* [Task instructions]: Your task is to print the material below exactly as presented.

[begin Given data]

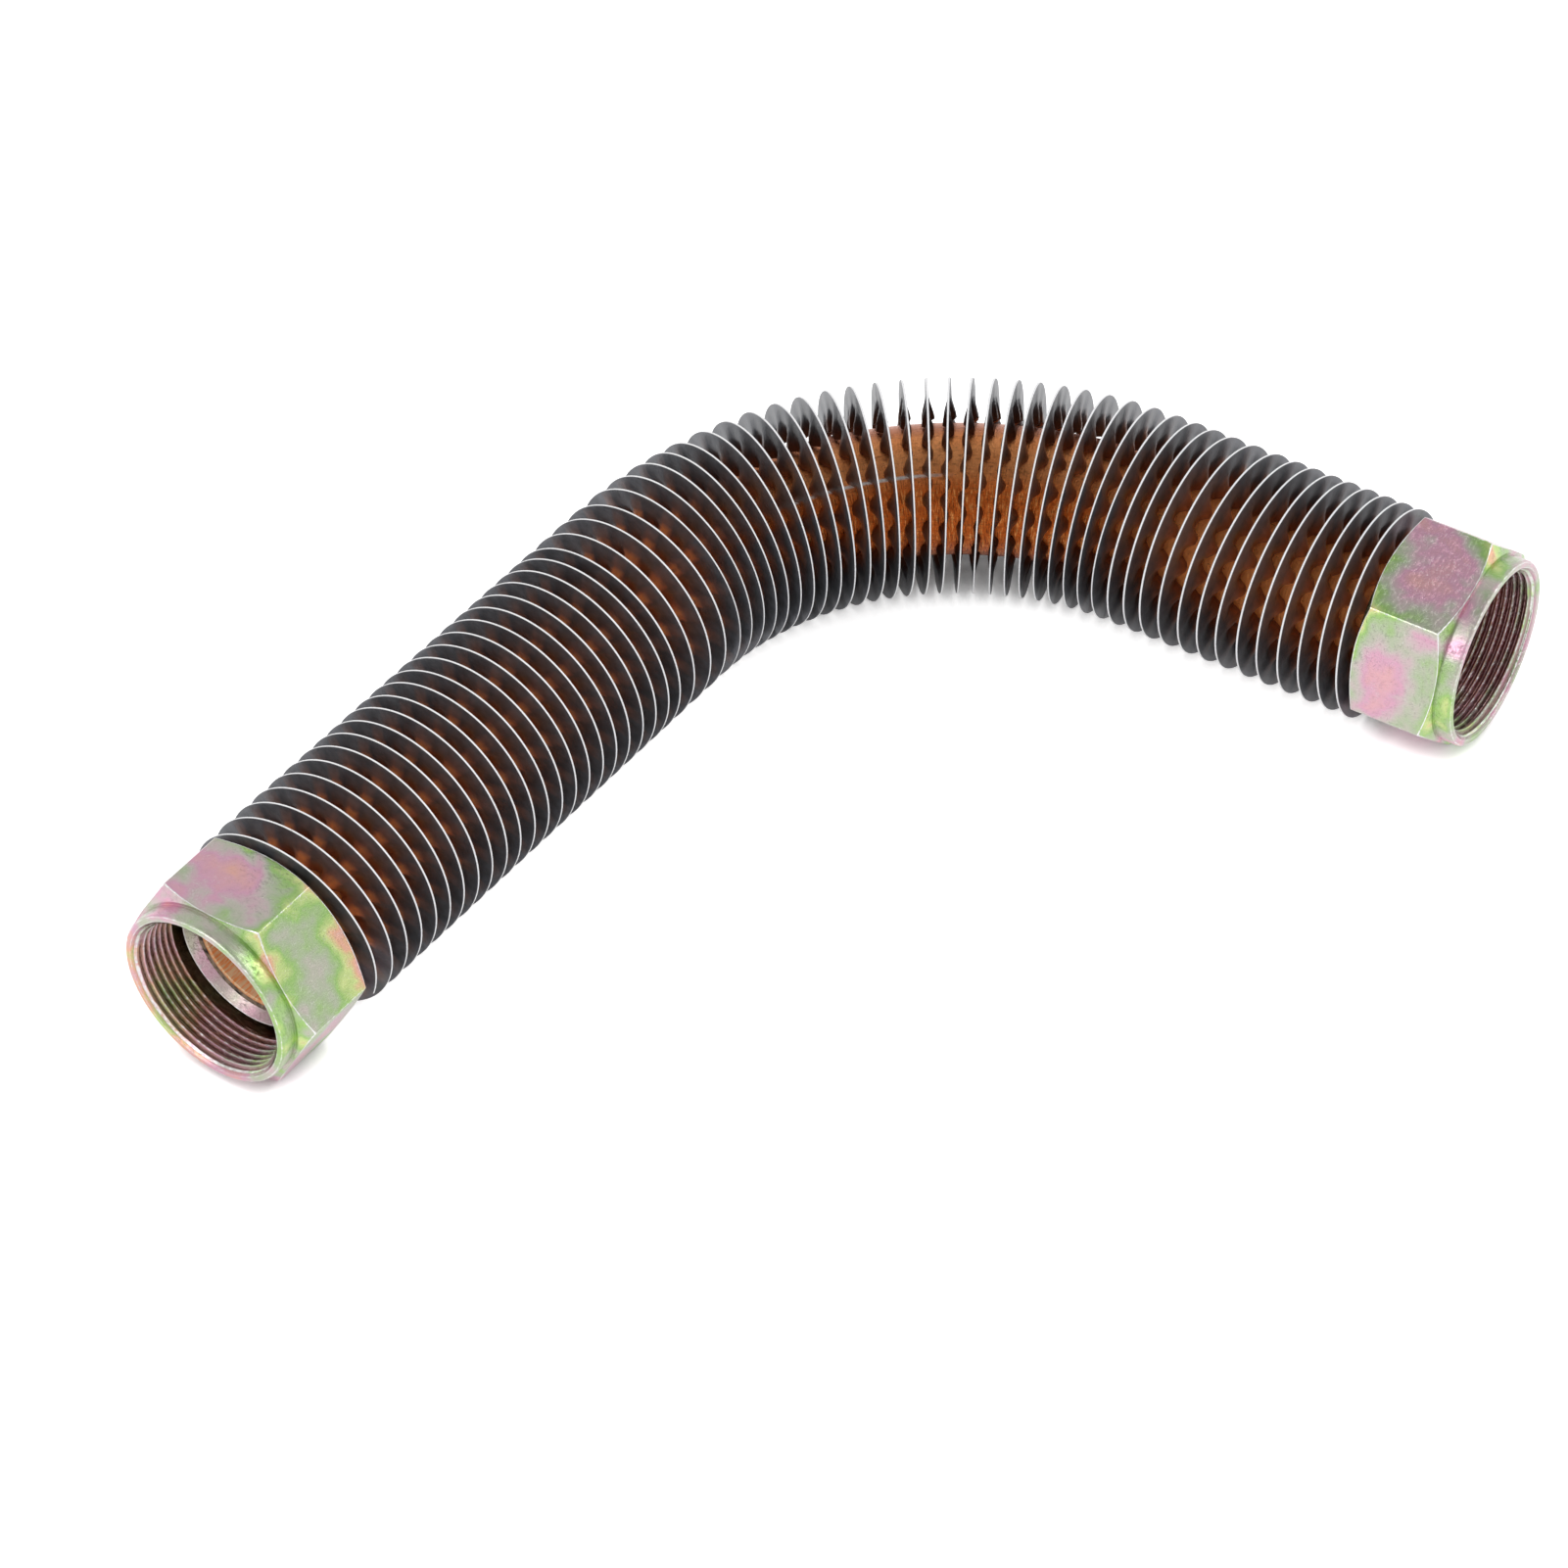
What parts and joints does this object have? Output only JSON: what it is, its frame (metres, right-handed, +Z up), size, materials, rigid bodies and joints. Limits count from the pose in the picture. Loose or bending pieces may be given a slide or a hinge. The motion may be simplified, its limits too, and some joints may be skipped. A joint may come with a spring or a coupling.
{
  "type": "air compressor discharge pipe",
  "caption": "Rigid bent copper discharge pipe of an air compressor, with a crimped cooling fin wound round it and a free-turning union nut at each end.",
  "frame": {"origin": "under the middle of the pipe's box, on the surface that it lies on", "axes": "+X along the left leg, from the left nut to the bend, +Z up; the bend turns right, towards -Y"},
  "size_m": [0.229, 0.1602, 0.0422],
  "materials": {
    "copper": "satin",
    "fin": "satin",
    "zinc": "satin",
    "braze": "matte"
  },
  "bodies": {
    "pipe": {"copper_tube": "copper", "fin_strip": "fin", "left_ferrule": "zinc", "left_braze_ring": "braze", "right_ferrule": "zinc", "right_braze_ring": "braze"},
    "left_nut": {"left_union_nut": "zinc"},
    "right_nut": {"right_union_nut": "zinc"}
  },
  "joints": [
    {"name": "left_nut_spin", "type": "hinge", "parent": "pipe", "child": "left_nut", "pos_m": [-0.11455, 0.05821, 0.0202], "axis": [1, 0, 0], "continuous": true},
    {"name": "right_nut_spin", "type": "hinge", "parent": "pipe", "child": "right_nut", "pos_m": [0.09401, -0.07808, 0.02112], "axis": [-0.1149, 0.9934, 0], "continuous": true}
  ]
}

[end Given data]

* [Solution below]:
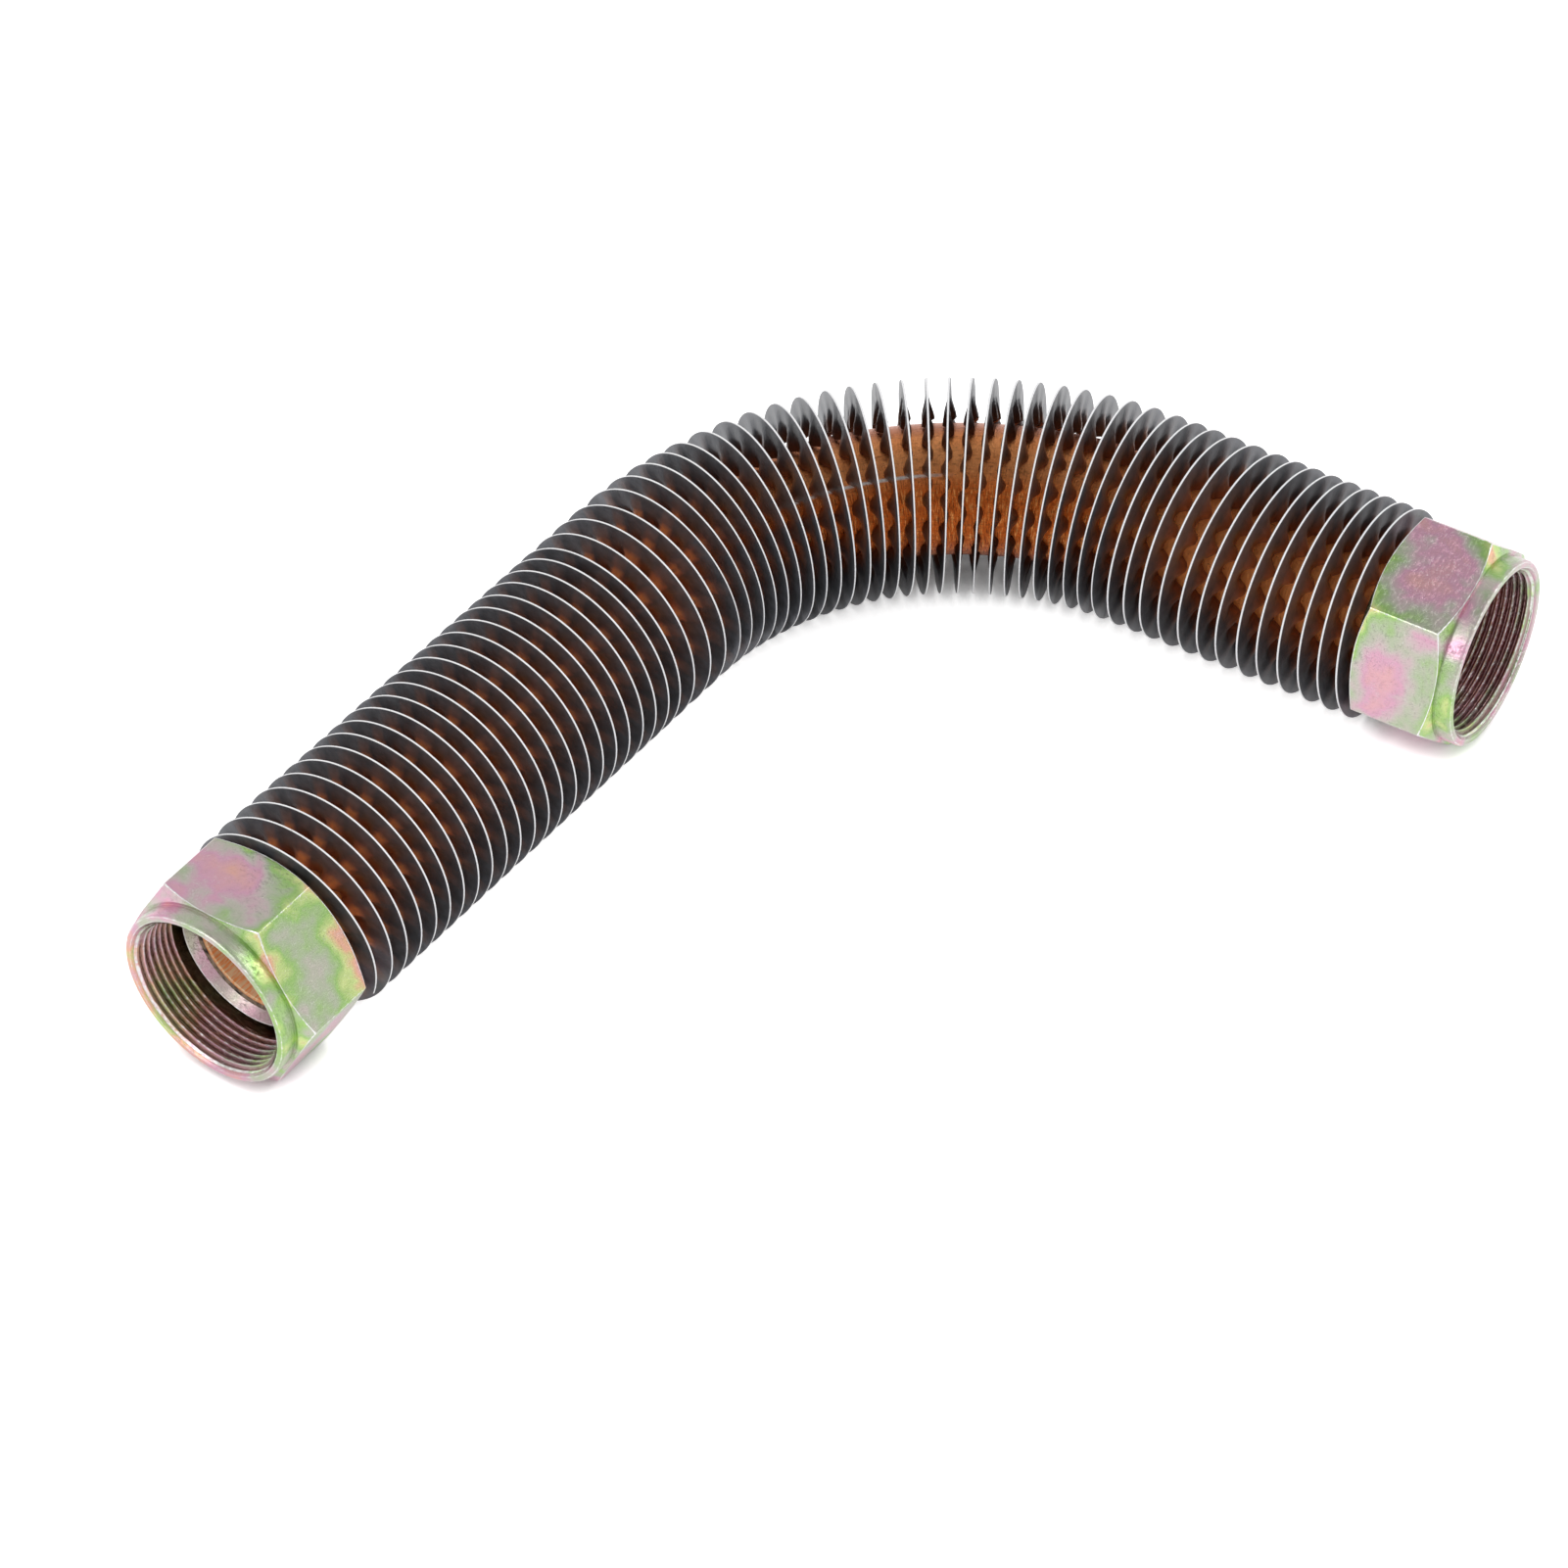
What parts and joints does this object have? Output only JSON: what it is, its frame (metres, right-handed, +Z up), size, materials, rigid bodies and joints. Limits count from the pose in the picture. Loose or bending pieces may be given a slide or a hinge. The motion may be simplified, its limits too, and some joints may be skipped. A joint may come with a spring or a coupling.
{
  "type": "air compressor discharge pipe",
  "caption": "Rigid bent copper discharge pipe of an air compressor, with a crimped cooling fin wound round it and a free-turning union nut at each end.",
  "frame": {"origin": "under the middle of the pipe's box, on the surface that it lies on", "axes": "+X along the left leg, from the left nut to the bend, +Z up; the bend turns right, towards -Y"},
  "size_m": [0.229, 0.1602, 0.0422],
  "materials": {
    "copper": "satin",
    "fin": "satin",
    "zinc": "satin",
    "braze": "matte"
  },
  "bodies": {
    "pipe": {"copper_tube": "copper", "fin_strip": "fin", "left_ferrule": "zinc", "left_braze_ring": "braze", "right_ferrule": "zinc", "right_braze_ring": "braze"},
    "left_nut": {"left_union_nut": "zinc"},
    "right_nut": {"right_union_nut": "zinc"}
  },
  "joints": [
    {"name": "left_nut_spin", "type": "hinge", "parent": "pipe", "child": "left_nut", "pos_m": [-0.11455, 0.05821, 0.0202], "axis": [1, 0, 0], "continuous": true},
    {"name": "right_nut_spin", "type": "hinge", "parent": "pipe", "child": "right_nut", "pos_m": [0.09401, -0.07808, 0.02112], "axis": [-0.1149, 0.9934, 0], "continuous": true}
  ]
}